Game viewing is not defined by numbers, but by the fact that wildlife can exist here at all. Giraffe, springbok, oryx and kudu stand out in this stark landscape, and are etched into the rocks at Twyfelfontein, one of Africa’s largest concentrations of rock art and Namibia’s first UNESCO World Heritage Site.
From the banks of the Kunene to Brandberg Mountain, Namibia’s highest peak, this area boasts several joint venture conservancy lodges and campsites, including the first: Damaraland Camp. And commanding spectacular views from its perch high on a flat-topped Etendeka Mountain is Grootberg Lodge, the first 100 per cent community-owned lodge in Namibia.
This remote, beautiful space is protected and shared by the local people, including the Himba, Herero, Damara Nama and Riemvasmaak, all of whom were among the early proponents of Namibia’s communal conservancy movement.
In this harsh land theirs is not an easy life, exacerbated by human-wildlife conflict and few economic opportunities. But as Mengipo Tyambiru Tjivinba, an elderly Himba woman, told me: “This land has taken care of us like a mother. It has fed our goats and cattle. This is a land that has just enough.”
It is what we do with it – how we protect it, how we choose to use its resources and how we share it with others species and our guests – that matters.
That is why, thirty years after Namibia’s independence, tourism is so important. Tourism in Namibia’s communal conservancies encourages and supports commerce, creativity, conservation and culture. Because international guests make the long trip to Namibia, there is a burgeoning conservation economy that not only helps to protect endangered species, but also provides jobs, income and hope for rural communities.

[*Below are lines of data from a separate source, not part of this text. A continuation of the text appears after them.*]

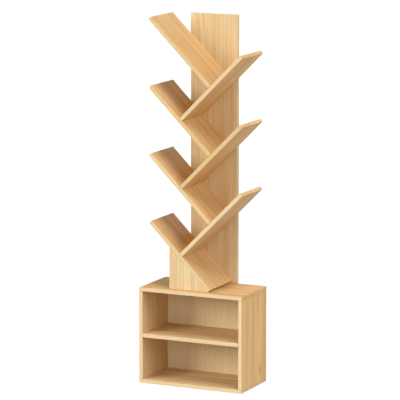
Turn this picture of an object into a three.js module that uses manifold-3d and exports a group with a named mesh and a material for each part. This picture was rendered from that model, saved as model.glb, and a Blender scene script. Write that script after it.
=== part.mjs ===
// A tree shaped bookshelf: a low open cabinet with a trunk board standing on its back edge
// and seven branch boards climbing the trunk in a zigzag.
// Millimetres. X runs to the right, Y to the back and Z up, so the front faces -Y.
// The origin lies on the floor, under the middle of the cabinet.

import * as THREE from "three";
import { mergeVertices } from "three/addons/utils/BufferGeometryUtils.js";
import Module from "manifold-3d";

// Boards
const BOARD_THICKNESS = 15;

// Cabinet
const CABINET_WIDTH = 450;
const CABINET_DEPTH = 240;
const CABINET_HEIGHT = 390;
const SHELF_HEIGHT_SHARE = 0.5;
const BACK_THICKNESS = 5;
const BACK_INSET = 3;
const GROOVE_DEPTH = 6;

// Tree
const TRUNK_WIDTH = 205;
const BRANCH_LENGTH = 367;
const BRANCH_DEPTH = 200;
const BRANCH_STEP = 191.5;
const BRANCH_COUNT = 7;
const BRANCH_SLOPE_DEGREES = 45;
const FOOT_FROM_TRUNK_EDGE = 35;

// Wood screws, countersunk
const SCREW_LENGTH = 50;
const SCREW_DIAMETER = 4;
const SCREW_HEAD_DIAMETER = 8;
const SCREW_HEAD_RIM = 0.4;
const SCREW_TIP_LENGTH = 5;
const SCREW_TIP_DIAMETER = 1;
const SCREW_RECESS = 0.5;
const DRIVE_WIDTH = 1;
const DRIVE_SPAN = 4.4;
const DRIVE_DEPTH = 1.6;

// Dowels
const DOWEL_LENGTH = 30;
const DOWEL_DIAMETER = 6;
const DOWEL_IN_FACE = 9;
const DOWEL_CHAMFER = 0.8;

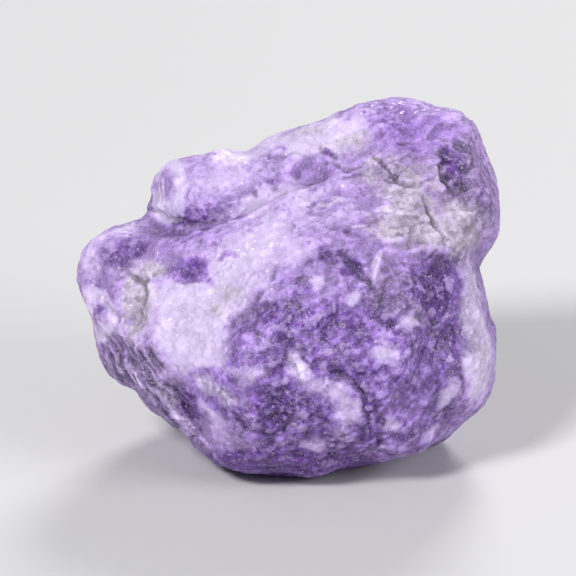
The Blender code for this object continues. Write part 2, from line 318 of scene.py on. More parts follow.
# Lines on the front: height or depth and half width in millimetres, darkness, and points.
LINES = {
    "upper_crack": (-0.36, 0.17, 0.75, [(6.8, 11.4), (7.6, 10.7), (8.5, 9.8), (9.4, 8.6)]),
    "lower_crack": (-0.36, 0.16, 0.8, [(11.2, 7.9), (11.6, 6.9), (11.9, 5.9), (12.4, 5.0)]),
    "hair_crack": (-0.20, 0.13, 0.6, [(12.4, 5.0), (12.9, 4.2), (13.0, 3.2)]),
    "knob_crack": (-0.34, 0.24, 0.55, [
        (-14.0, 1.8), (-12.9, 0.9), (-12.0, 0.2), (-12.1, -1.2), (-12.5, -3.0),
    ]),
    "finger_gap": (-0.50, 0.26, 0.65, [
        (-11.9, 6.9), (-10.8, 6.2), (-9.4, 5.6), (-8.2, 5.3), (-6.0, 5.7),
    ]),
    "finger_fold": (0.14, 0.30, 0.0, [(-5.6, 7.0), (-3.6, 7.5), (-1.3, 8.3)]),
    "band_edge": (0.22, 0.34, 0.0, [(-9.0, 5.3), (-5.0, 5.9), (-1.0, 7.1), (2.6, 8.6), (4.4, 9.2)]),
    "seam": (-0.28, 0.16, 0.6, [
        (1.0, -5.8), (2.6, -6.8), (4.6, -7.1), (6.2, -8.5), (6.5, -10.5), (7.0, -12.7),
    ]),
    "seam_lip": (0.20, 0.50, 0.0, [(3.2, -7.9), (5.0, -8.4), (5.6, -10.0), (5.5, -12.4)]),
    "pale_fin": (0.28, 0.35, 0.0, [(0.6, -5.6), (1.0, -6.6), (1.5, -7.8)]),
    "hollow_cut": (-0.55, 0.42, 0.5, [(4.4, 3.0), (5.4, 1.6), (6.6, 0.4), (7.0, -0.4)]),
    "cream_fin": (0.35, 0.28, 0.0, [(7.2, 2.8), (7.5, 1.8), (7.7, 0.8)]),
    "matrix_lip": (0.20, 0.40, 0.0, [(7.6, 2.9), (9.8, 3.0), (12.0, 3.4), (13.6, 3.0)]),
    "flank_slit": (-0.22, 0.26, 0.60, [(-9.5, -8.4), (-8.5, -9.9), (-7.6, -11.4)]),
    "flank_rail": (0.30, 0.34, 0.0, [(-10.9, -8.0), (-9.8, -9.9), (-8.5, -11.6), (-6.9, -13.1)]),
    "flank_rail_outer": (0.18, 0.34, 0.0, [(-14.6, -5.4), (-13.2, -7.2), (-11.4, -9.2), (-9.8, -11.6)]),
    "crown_step": (-0.22, 0.24, 0.25, [(3.2, 10.6), (4.6, 10.0), (6.2, 10.2)]),
    "crown_step_low": (-0.20, 0.22, 0.2, [(4.4, 9.2), (5.6, 9.5), (6.8, 9.3)]),
    "crown_groove": (-0.18, 0.22, 0.2, [(-3.6, 11.4), (-1.6, 11.0), (0.6, 11.4), (2.2, 11.0)]),
    "pit_edge": (-0.24, 0.20, 0.60, [(13.2, 12.0), (12.8, 10.6), (12.9, 9.2), (13.6, 8.0), (14.6, 7.4)]),
    "matrix_split": (-0.20, 0.20, 0.35, [(9.2, 9.0), (10.2, 8.6), (11.2, 8.6), (12.2, 9.4)]),
    "matrix_fold": (0.18, 0.30, 0.0, [(7.4, 4.4), (8.8, 3.9), (10.2, 4.2), (11.2, 5.2)]),
    "knob_slit": (-0.24, 0.22, 0.4, [(-15.6, -0.6), (-15.0, -1.8), (-14.3, -2.8)]),
    "knob_fold": (0.20, 0.30, 0.0, [(-11.6, 0.2), (-11.2, -1.4), (-11.8, -3.2), (-12.4, -4.4)]),
    "flank_line": (-0.22, 0.22, 0.35, [(-13.4, -4.6), (-12.2, -6.4), (-10.8, -8.4)]),
    "flank_line_low": (-0.22, 0.22, 0.35, [(-12.2, -7.8), (-11.0, -9.6), (-9.6, -11.4)]),
    "knob_rim": (0.20, 0.30, 0.0, [(-17.2, 0.2), (-16.8, -1.8), (-15.4, -3.8), (-14.2, -4.8)]),
    "bulge_step": (-0.26, 0.36, 0.25, [(-5.4, -5.0), (-4.2, -2.6), (-2.0, -1.6), (1.0, -1.4)]),
}

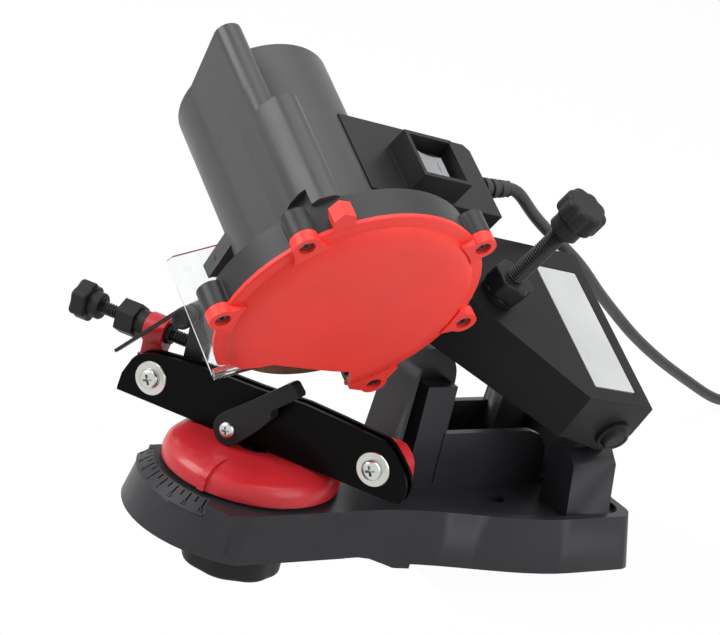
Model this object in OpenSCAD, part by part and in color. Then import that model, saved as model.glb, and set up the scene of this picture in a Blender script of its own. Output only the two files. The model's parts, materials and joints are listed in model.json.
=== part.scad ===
// Bench sharpener for saw chains: a motor head with a thin grinding wheel on a
// tilted hinge, above a chain vise that turns on a graduated round table.
// Row frame: bench top at z = 0, origin midway between the two bench bolts,
// +Y towards the hinge, +X towards the wheel cover, +Z up. Millimetres.

/* [Base casting] */
// Turntable axis, forward of the bench bolts
table_y = -110; // [-114:1:-106]
// Height of the turntable seat above the bench
rim_z = 26; // [24:0.5:28]
// Radius of the round table at its foot
table_r = 53; // [51:0.5:55]
// Slope of the round table's side, foot to top
table_draft = 6.5; // [5:0.5:8]
// Half width of the base behind the table
arm_half = 45; // [43:0.5:47]
// Far side's distance from the turntable axis, behind the table
far_half = 29.5; // [28:0.5:31]
// Half width of the base at the hinge
rear_half = 65; // [62:0.5:68]
// Rear end of the base, behind the turntable axis
rear_y = 172; // [168:1:178]
// Gap under the front of the base
front_lift = 3.5; // [2:0.5:5]
// Depth of the lip that hooks over the bench edge
lip_drop = 2; // [1:0.5:3]
// Back face of the lip, behind the turntable axis
lip_y = 60; // [56:1:64]
// Wall of the base casting
base_wall = 4; // [3:0.5:5]
// Depth of the side bays below the base's top
bay_depth = 2.5; // [1.5:0.5:3.5]
// Half width of the raised centre box
box_half = 20; // [18:0.5:22]
// Height of the centre box's side walls above the bench
box_top = 48.5; // [44:0.5:52]
// Spacing of the two bench bolts
bolt_span = 64; // [62:1:66]
// Radius of a bench bolt hole
bolt_r = 4.25; // [3:0.25:5]

/* [Depth-stop tower] */
// Centre of the tower's round top, behind the turntable axis
tower_y = 75; // [74:0.5:76]
// Radius of the tower's round top
tower_r = 15; // [14:0.2:15.4]
// Height of the tower's top above the bench
tower_top = 84.7; // [83:0.1:85]

/* [Hinge] */
// Tilt of the wheel, motor and hinge axes
head_tilt = 28; // [27:0.5:29]
// Hinge axis behind the wheel axis
pin_back = 146; // [144:0.5:147]
// Hinge axis below the wheel axis, square to the tilt
pin_drop = 43; // [42:0.5:44]
// Radius of the hinge pin
pin_r = 4; // [3:0.5:5]
// Radial clearance of running fits
run_fit = 0.05; // [0.02:0.01:0.1]
// Radius of the pillar bosses
boss_r = 8.5; // [8:0.25:8.5]
// Wire of the return spring
spring_wire = 2; // [1.5:0.25:2.5]

/* [Head position] */
// Wheel centre to the cover side of the turntable axis
wheel_x = 35.4; // [34:0.2:37]
// Wheel centre above the bench
wheel_z = 122.7; // [120:0.5:125]

/* [Grinding wheel and spindle] */
// Radius of the grinding wheel
wheel_r = 54; // [50:0.5:55]
// Thickness of the grinding wheel
wheel_t = 3.2; // [3:0.1:4.5]
// Radius of the wheel's bore
wheel_bore = 11.5; // [8:0.5:12.5]
// Radius of the clamping flanges
flange_r = 16; // [14:0.5:20]
// Radius of the motor spindle
spindle_r = 4; // [3.5:0.5:5]

/* [Guard and cover] */
// Outer radius of the wheel guard
guard_r = 57; // [56.5:0.5:59]
// Half depth of the guard's band
guard_half = 7; // [6.5:0.25:8]
// Back face of the guard behind the wheel
guard_back = 6.5; // [6.3:0.1:7]
// Wall of the plastic shells
shell = 2.5; // [2:0.25:3]
// Height of the wheel cover over the guard
cover_rise = 7.5; // [6.5:0.25:9]
// Circle of the cover screws outside the guard
ear_out = 2.2; // [1.8:0.2:3.4]
// Radius of a screw ear
ear_r = 5.8; // [5.4:0.2:6.4]

/* [Motor housing] */
// Radius of the motor housing
motor_r = 33.5; // [33:0.5:34.5]
// Offset of the housing from the spindle, away from the hinge
motor_off = 1.5; // [0.5:0.5:2]
// Joint between the housing and its cap
seam_w = -72; // [-75:0.5:-70]
// Far end of the cap
cap_w = -106; // [-110:0.5:-100]
// Rear end of the tall ridge over the cap side
fin_w = -60; // [-64:0.5:-56]

/* [Head arm] */
// Slope of the arm's top
deck_slope = 12.5; // [11:0.5:14]
// Near end of the arm along the hinge
arm_near = 45; // [44:0.5:46]
// Far end of the arm along the hinge
arm_far = -42; // [-44:0.5:-41]
// Wall of the arm
arm_wall = 3; // [2.5:0.25:3.5]
// Length of the rating plate's seat
plate_l = 68; // [60:1:72]
// Width of the rating plate's seat
plate_w = 27; // [24:0.5:28]

/* [Switch box] */
// Near face of the switch box along the motor
sbox_near = -28.5; // [-30:0.5:-27]
// Far face of the switch box along the motor
sbox_far = -69; // [-71:0.5:-67]
// Length of the switch box from the motor axis plane
sbox_len = 71.5; // [68:0.5:74]
// Depth of the switch box
sbox_h = 11; // [10:0.5:14]
// Height of the hood round the switch
hood_h = 11; // [8:0.5:12]
// Length of the hood
hood_l = 28; // [26:0.5:30]
// Width of the hood
hood_w = 25; // [23:0.5:27]

/* [Depth screw] */
// Radius of the depth screw
screw_r = 4; // [3:0.5:5]
// Place of the depth screw along the hinge
screw_w = -6.5; // [-8:0.5:-5]
// Place of the depth screw behind the wheel axis
screw_back = 87.5; // [86:0.5:89]
// Reach of the depth screw below the arm's top
screw_reach = 31.5; // [30:0.5:31.5]
// Depth screw above the arm's top
screw_rise = 50; // [44:1:56]
// Radius over the lobes of the depth knob
dknob_r = 10.3; // [9:0.1:12]

/* [Turntable and vise] */
// Radius of the turntable
disc_r = 39; // [37:0.5:40]
// Height of the turntable's top over its seat
disc_h = 11; // [10:0.5:11]
// Turn of the vise from square at rest
vise_turn = 32; // [28:0.5:34]
// Thickness of a jaw plate
jaw_t = 2; // [1.5:0.25:2.5]
// Gap between the jaws, opened
jaw_gap = 3.5; // [3:0.25:4]
// Height of the jaws' lower edge over the seat
jaw_low = 11.5; // [11.3:0.1:12]
// Height of a jaw plate at its highest
jaw_h = 26.5; // [25.5:0.25:27]
// Left end of the jaws
jaw_left = -69; // [-71:0.5:-67]
// Right end of the jaws
jaw_right = 73; // [71:0.5:75]
// Left jaw screw
jscrew_left = -53; // [-54:0.5:-52]
// Right jaw screw
jscrew_right = 56.3; // [55:0.1:57]
// Radius of a jaw screw
jscrew_r = 2.5; // [2:0.25:3]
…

Tourism in these conservancies adds an extra gratifying element to guests’ trips: a chance to support this rich cultural mosaic and to make extraordinary connections with local people and with oneself.
There is a lot to celebrate on Independence Day, and every day. Three decades young, Namibia is a work in wonderful progress. What will the next thirty years bring? I’m not sure, but I can’t wait to find out.